Despite the health and reputation risks, many Olympic athletes have taken dangerous performance-enhancing drugs to satisfy an insatiable appetite for victory and intense pressure to win.
Olympic organizers once turned a blind eye to doping, but as the mortalities piled up in the 20th century, they could no longer ignore its dangerous prevalence.
Although steroids and PEDs aren’t the first substances mentioned when commentators discuss addiction, as the following history shows, they are just as alluring and deadly as many of the more widely recognized recreational drugs.
Drugs in early Olympic Games
Early in the history of the Olympic Games, rules against using performance-enhancing substances and governing bodies existed without the enforcement of drug tests.
Evidence suggests that athletes as early as the ancient Greek Olympians and Roman gladiators used stimulants, but historians don't know if regulatory efforts even existed back then.
The first reported case of doping occurred at the 1904 Summer Olympics in St. Louis when the coach of American marathoner Tom Hicks gave him alcohol and strychnine at the 22-mile mark.
From there, scientific advances in amphetamine production (in the 1930s) and synthetic testosterone (produced in 1935) caused dangerous and unpredictable effects in athletes who used them.
Death from doping
Although reporters and even the event organizers knew about doping, many ignored the problem until athletes started dying from their dangerous, unregulated use of untested drugs.
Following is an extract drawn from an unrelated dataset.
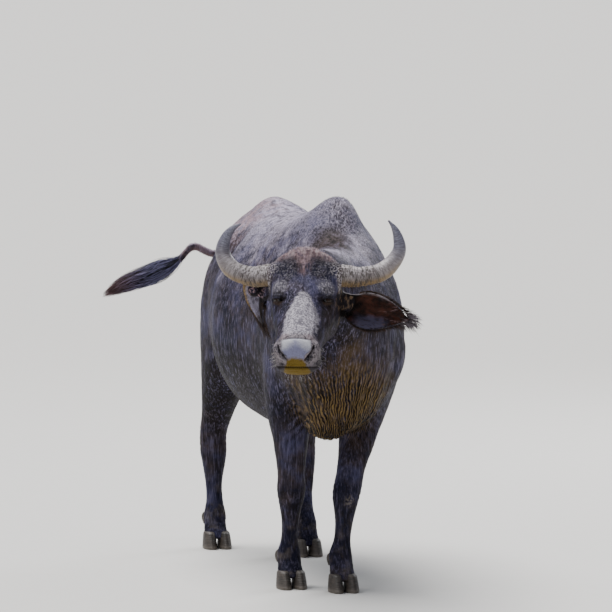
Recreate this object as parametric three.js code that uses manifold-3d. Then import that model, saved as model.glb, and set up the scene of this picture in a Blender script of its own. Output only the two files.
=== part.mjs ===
// A life-size African buffalo cow, standing, with her head turned and her tail swung out to her right.
// Millimetres, +Z up. She faces -Y, her left side is +X, and the soles of her claws lie on z = 0.
import * as THREE from "three";
import { ConvexGeometry } from "three/addons/geometries/ConvexGeometry.js";
import { mergeVertices } from "three/addons/utils/BufferGeometryUtils.js";
import Module from "manifold-3d";

const wasm = await Module();
wasm.setup();

// Driving dimensions
const GAP = 0.3; // between nodes that touch
const HEAD_ORIGIN = [-232, -545, 1055]; // on her midline, between the eyes
const HEAD_TURN = -18; // degrees about Z, to her right
const HEAD_NOD = 30.6; // degrees that the face line points below the horizontal
const EYE_RADIUS = 22;
const EYE_SPREAD = 80; // half the distance between the eyeballs
const EYE_Y = -8;
const EYE_Z = 28;
const CLAW_HEIGHT = 64;
const CLAW_LENGTH = 104;
const CLAW_WIDTH = 51;
const CLAW_SPREAD = 28; // half the distance between the two claws of a foot
const FETLOCK_HEIGHT = 128;
const SIDES = { left: 1, right: -1 };

const vec = (x, y, z) => new THREE.Vector3(x, y, z);
const rad = THREE.MathUtils.degToRad;

// Solids

function solid(geometry) {
  const bare = new THREE.BufferGeometry();
  bare.setAttribute("position", geometry.getAttribute("position"));
  if (geometry.index) bare.setIndex(geometry.index);
  const merged = mergeVertices(bare, 1e-3);
  return new wasm.Manifold(
    new wasm.Mesh({
      numProp: 3,
      vertProperties: merged.attributes.position.array,
      triVerts: new Uint32Array(merged.index.array),
    }),
  );
}

function geometryOf(manifold) {
  const mesh = manifold.getMesh();
  const geometry = new THREE.BufferGeometry();
  const positions = new Float32Array(mesh.numVert * 3);
  for (let i = 0; i < mesh.numVert; i++) {
    positions.set(mesh.vertProperties.subarray(i * mesh.numProp, i * mesh.numProp + 3), i * 3);
  }
  geometry.setAttribute("position", new THREE.BufferAttribute(positions, 3));
  geometry.setIndex(new THREE.BufferAttribute(mesh.triVerts, 1));
  geometry.computeVertexNormals();
  return geometry;
}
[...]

In the 1950s, "this kind of unsupervised and rampant use of drugs (had become) the norm…Authorities (were) unwilling to punitively sanction drug use," according to a recent study about historical doping.
Then, at the 1960 Rome Summer Olympics, a young and promising Danish cyclist named Knut Jenson died during the Olympic road race. Investigators found that he had taken Ronicol, an amphetamine which caused his body to shut down.
The next casualty was in the 1967 Tour de France. Tommy Simpson died on television after he took amphetamines to increase his stamina.
Finally, in 1968, the International Olympic Committee conducted the first official drug tests on athletes competing in that year's games to stop the dangerous activity that had been going on behind the Olympic scenes.